→ TASK OBJECTIVE
For this exercise, return only the lines from the line containing "Recreate this object" through the line containing "x: 87, y: 151", both ends included, exactly as they are.

→ SUPPLIED MATERIAL
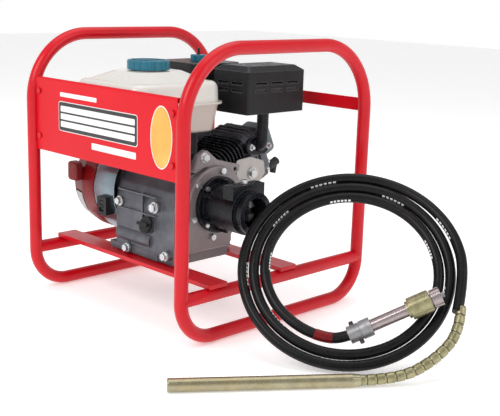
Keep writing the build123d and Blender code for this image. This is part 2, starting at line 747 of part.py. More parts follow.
with BuildPart() as air_cleaner_lid:
    with BuildSketch(Plane.XY.offset(air_lid_z)):
        with Locations(air_mid):
            RectangleRounded(air_x1 - air_x0, air_y1 - air_y0, 18)
    extrude(amount=11.0)
    fillet(air_cleaner_lid.faces().sort_by(Axis.Z)[-1].edges(), 3.0)
    with BuildSketch(Plane.XY.offset(air_lid_z)):
        with Locations(air_mid):
            RectangleRounded(air_x1 - air_x0 - 8, air_y1 - air_y0 - 8, 14)
            Circle(11, mode=Mode.SUBTRACT)
    extrude(amount=6.0, mode=Mode.SUBTRACT)
    with BuildSketch(Plane.XY.offset(air_lid_z - 1)):
        with Locations(air_mid):
            Circle(3.4)
    extrude(amount=20.0, mode=Mode.SUBTRACT)
save(air_cleaner_lid.part, "air_cleaner_lid")

knob_z = air_lid_z + 11.0
with BuildPart() as air_cleaner_knob:
    with BuildSketch(Plane.XY.offset(knob_z + 0.1)):
        with Locations(air_mid):
            Circle(17.0)
            with PolarLocations(17.0, 6):
                Circle(4.0, mode=Mode.SUBTRACT)
    extrude(amount=13.0)
    fillet(air_cleaner_knob.faces().sort_by(Axis.Z)[-1].edges(), 2.0)
    with BuildSketch(Plane.XY.offset(knob_z)):
        with Locations(air_mid):
            Circle(2.95 + fit_gap)
    extrude(amount=20.0, mode=Mode.SUBTRACT)
save(air_cleaner_knob.part, "air_cleaner_knob")

carb_y = cyl_plane(head_s + 24, 0, port_up).origin.Y
carb_z = cyl_plane(head_s + 24, 0, port_up).origin.Z
head_face = cyl_x - port_face
with BuildPart() as carburettor:
    with BuildSketch(Plane(origin=(head_face, carb_y, carb_z), x_dir=(0, 1, 0), z_dir=(-1, 0, 0))):
        RectangleRounded(46, 40, 8)
    extrude(amount=9.0)
    with BuildSketch(Plane(origin=(head_face - 9, carb_y, carb_z), x_dir=(0, 1, 0), z_dir=(-1, 0, 0))):
        RectangleRounded(40, 34, 6)
    extrude(amount=42.0)
    with BuildSketch(Plane.XY.offset(carb_z - 15)):
        with Locations((head_face - 28, carb_y)):
            Circle(20.0)
    extrude(amount=-32.0)
    with BuildSketch(Plane.XY.offset(carb_z - 47)):
        with Locations((head_face - 28, carb_y)):
            RegularPolygon(6.0, 6)
    extrude(amount=-6.0)
    with BuildSketch(Plane(origin=(head_face + 1, carb_y, carb_z), x_dir=(0, 1, 0), z_dir=(-1, 0, 0))):
        Circle(10.0)
    extrude(amount=60.0, mode=Mode.SUBTRACT)
save(carburettor.part, "carburettor")

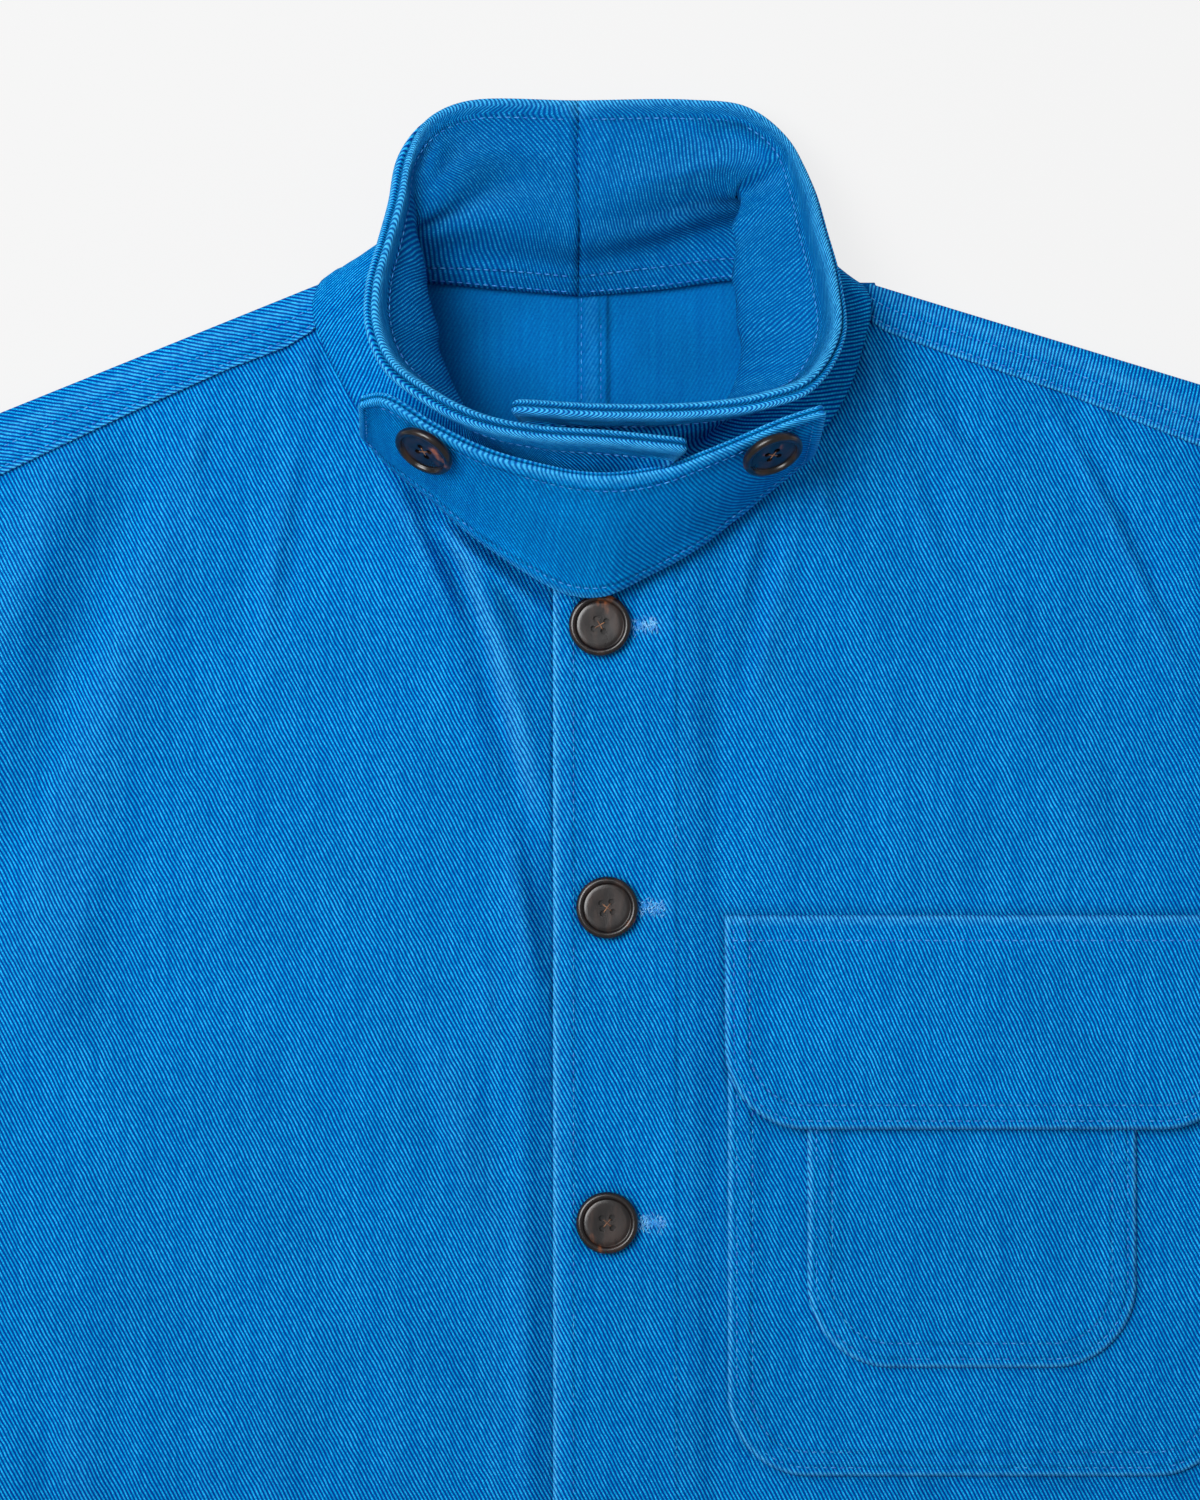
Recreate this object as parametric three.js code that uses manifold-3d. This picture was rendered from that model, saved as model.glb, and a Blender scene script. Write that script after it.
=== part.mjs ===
// Chore coat of heavy twill, laid flat on its back with the stand collar opened and its chin strap buttoned.
// Millimetres, +Z away from the surface it lies on, +Y towards the collar, +X the viewer's right.
// Each panel is a net of points with a wall of cloth under it. Left and right are the viewer's.
import * as THREE from "three";
import { mergeVertices } from "three/addons/utils/BufferGeometryUtils.js";
import Module from "manifold-3d";

const wasm = await Module();
wasm.setup();

const CLOTH = 1.5;            // one ply of heavy twill with its nap
const TWO_PLY = 3;            // collar, strap and flap
const SEAM_GAP = 0.4;         // between pieces that are sewn together
const FULLNESS = 3.3;         // the front stands this much clear of its flat height in the middle
const FULLNESS_REACH = 60;    // and comes down over this width to the side fold
const NECK_LIFT = 3;          // the collar's bulk lifts the fronts round the neck
const NECK_CENTRE_Y = 100;
const NECK_RADIUS = 58;
const NECK_LIFT_REACH = 34;
const LAP_STEP = 2.1;         // the right front lies on the left one
const LAP_INNER = 26;         // the lap is level as far as this
const LAP_FADE = 40;          // and has come down at this
const FRONT_FLAT = 2 * CLOTH + SEAM_GAP;

const HEM_Y = -589;
const SHOULDER = { left: { x: 243, fold: 88, seam: 65 }, right: { x: 240, fold: 103, seam: 78 } };
const NECK_FOLD = { left: { x: 87, y: 151 }, right: { x: 83, y: 151 } };

// Half width of the body from the middle line, a row per height: side seam below the underarm, armhole above it.
const SIDE = [
  { y: HEM_Y, x: 290 }, { y: -520, x: 288 }, { y: -450, x: 286 }, { y: -380, x: 284 },
  { y: -310, x: 283 }, { y: -240, x: 283 }, { y: -190, x: 284 }, { y: -145, x: 286 },
  { y: -128, x: 268 }, { y: -108, x: 251 }, { y: -80, x: 239 }, { y: -48, x: 232 },
  { y: -10, x: 229 }, { y: 30, x: 231 }, { y: 65, x: 237 }, { y: 90, x: 243 },
];
// Where a front ends at the top, a row per distance from the middle line: neckline, then shoulder seam.
const FRONT_TOP = {
  left: [
    { x: -30, y: 53.5 }, { x: 0, y: 53.5 }, { x: 8, y: 54.5 }, { x: 22.4, y: 59 }, { x: 41.5, y: 72 },
    { x: 60.7, y: 91 }, { x: 73.5, y: 107 }, { x: 81.5, y: 119 }, { x: 87.4, y: 131 }, { x: 90.5, y: 142 },
    { x: 193, y: 90 }, { x: 250, y: 61 },
  ],
  right: [
    { x: -30, y: 54.5 }, { x: 0, y: 54.5 }, { x: 19, y: 59.5 }, { x: 42, y: 72 }, { x: 61, y: 90 },
    { x: 75.5, y: 112 }, { x: 81.5, y: 129 }, { x: 86, y: 144.5 }, { x: 193, y: 97.5 }, { x: 250, y: 72 },
  ],
};
// Folds of the fronts that start at the neck and the armholes: a soft ridge, or a trough where lift is below zero.
const FOLDS = [
  { x0: -49, y0: 72, x1: -15.5, y1: -2, lift: 2.2, width: 9 },
  { x0: -40, y0: 60, x1: -20, y1: 4, lift: -1.2, width: 6 },
  { x0: -62, y0: -90, x1: -41, y1: -141, lift: 1, width: 13 },
  { x0: -138, y0: 48, x1: -177, y1: -34, lift: 2.2, width: 15 },
  { x0: -170, y0: -20, x1: -189, y1: -110, lift: 1.8, width: 14 },
  { x0: -196, y0: 40, x1: -214, y1: -60, lift: -1, width: 14 },
  { x0: 92, y0: 136, x1: 148, y1: 102, lift: 2, width: 8 },
  { x0: 103, y0: 125, x1: 160, y1: 92, lift: -1.8, width: 9 },
  { x0: 158, y0: 96, x1: 194, y1: 20, lift: -1.8, width: 11 },
  { x0: 69, y0: 87, x1: 75, y1: 40, lift: 1, width: 7 },
  { x0: 178, y0: 90, x1: 214, y1: 0, lift: 1.6, width: 13 },
  { x0: -120, y0: -330, x1: -96, y1: -560, lift: 1.4, width: 20 },
  { x0: 112, y0: -300, x1: 140, y1: -550, lift: 1.4, width: 22 },
  { x0: -215, y0: -180, x1: -232, y1: -400, lift: 1.2, width: 18 },
  { x0: 226, y0: -170, x1: 214, y1: -420, lift: 1.2, width: 18 },
];

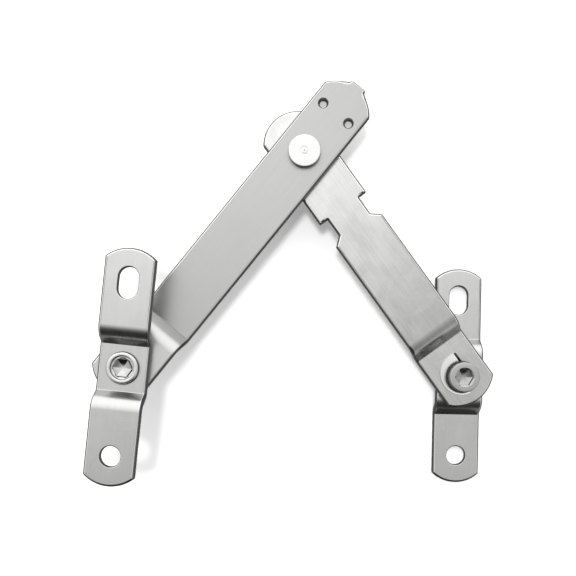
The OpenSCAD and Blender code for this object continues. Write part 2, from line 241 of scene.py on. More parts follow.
def arc(centre, radius, start, end, points):
    """Points along an arc, both ends included."""
    turns = [start + (end - start) * i / (points - 1) for i in range(points)]
    return [Vector((centre[0] + radius * math.cos(t), centre[1] + radius * math.sin(t)))
            for t in turns]


def end_arc(half_w, tip, radius, side, points=28):
    """The arc that ends a strip, run anticlockwise. side is 1 for its +Y end, else -1."""
    spread = math.asin(min(1, half_w / radius))
    middle = side * math.pi / 2
    return arc((0, tip - side * radius), radius, middle - spread, middle + spread, points)


def round_hole(centre, radius, points=48):
    """A hole, run clockwise, so that metal always lies on its left."""
    return arc(centre, radius, 0, -math.tau * (points - 1) / points, points)


def slot_hole(centre_y, radius, span, points=24):
    """A slot along Y, run clockwise. span is its length from end to end."""
    half = span / 2 - radius
    low = arc((0, centre_y - half), radius, 0, -math.pi, points)
    high = arc((0, centre_y + half), radius, math.pi, 0, points)
    return low + high


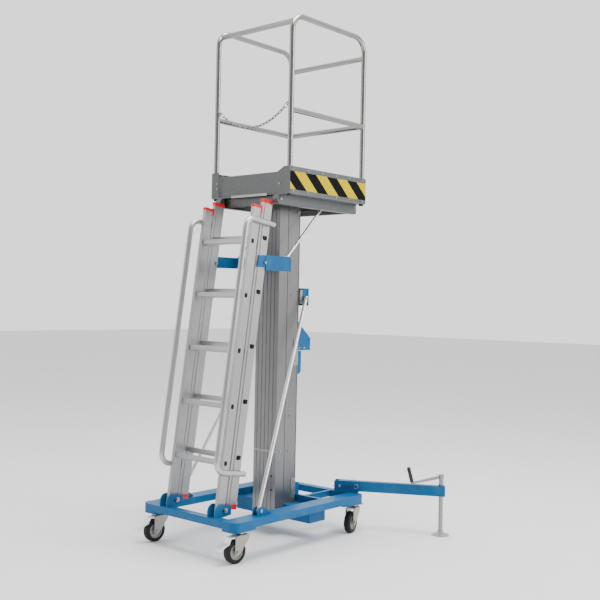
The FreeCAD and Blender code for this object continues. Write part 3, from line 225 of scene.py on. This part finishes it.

→ TASK SOLUTION
Recreate this object as parametric three.js code that uses manifold-3d. This picture was rendered from that model, saved as model.glb, and a Blender scene script. Write that script after it.
=== part.mjs ===
// Chore coat of heavy twill, laid flat on its back with the stand collar opened and its chin strap buttoned.
// Millimetres, +Z away from the surface it lies on, +Y towards the collar, +X the viewer's right.
// Each panel is a net of points with a wall of cloth under it. Left and right are the viewer's.
import * as THREE from "three";
import { mergeVertices } from "three/addons/utils/BufferGeometryUtils.js";
import Module from "manifold-3d";

const wasm = await Module();
wasm.setup();

const CLOTH = 1.5;            // one ply of heavy twill with its nap
const TWO_PLY = 3;            // collar, strap and flap
const SEAM_GAP = 0.4;         // between pieces that are sewn together
const FULLNESS = 3.3;         // the front stands this much clear of its flat height in the middle
const FULLNESS_REACH = 60;    // and comes down over this width to the side fold
const NECK_LIFT = 3;          // the collar's bulk lifts the fronts round the neck
const NECK_CENTRE_Y = 100;
const NECK_RADIUS = 58;
const NECK_LIFT_REACH = 34;
const LAP_STEP = 2.1;         // the right front lies on the left one
const LAP_INNER = 26;         // the lap is level as far as this
const LAP_FADE = 40;          // and has come down at this
const FRONT_FLAT = 2 * CLOTH + SEAM_GAP;

const HEM_Y = -589;
const SHOULDER = { left: { x: 243, fold: 88, seam: 65 }, right: { x: 240, fold: 103, seam: 78 } };
const NECK_FOLD = { left: { x: 87, y: 151 }, right: { x: 83, y: 151 } };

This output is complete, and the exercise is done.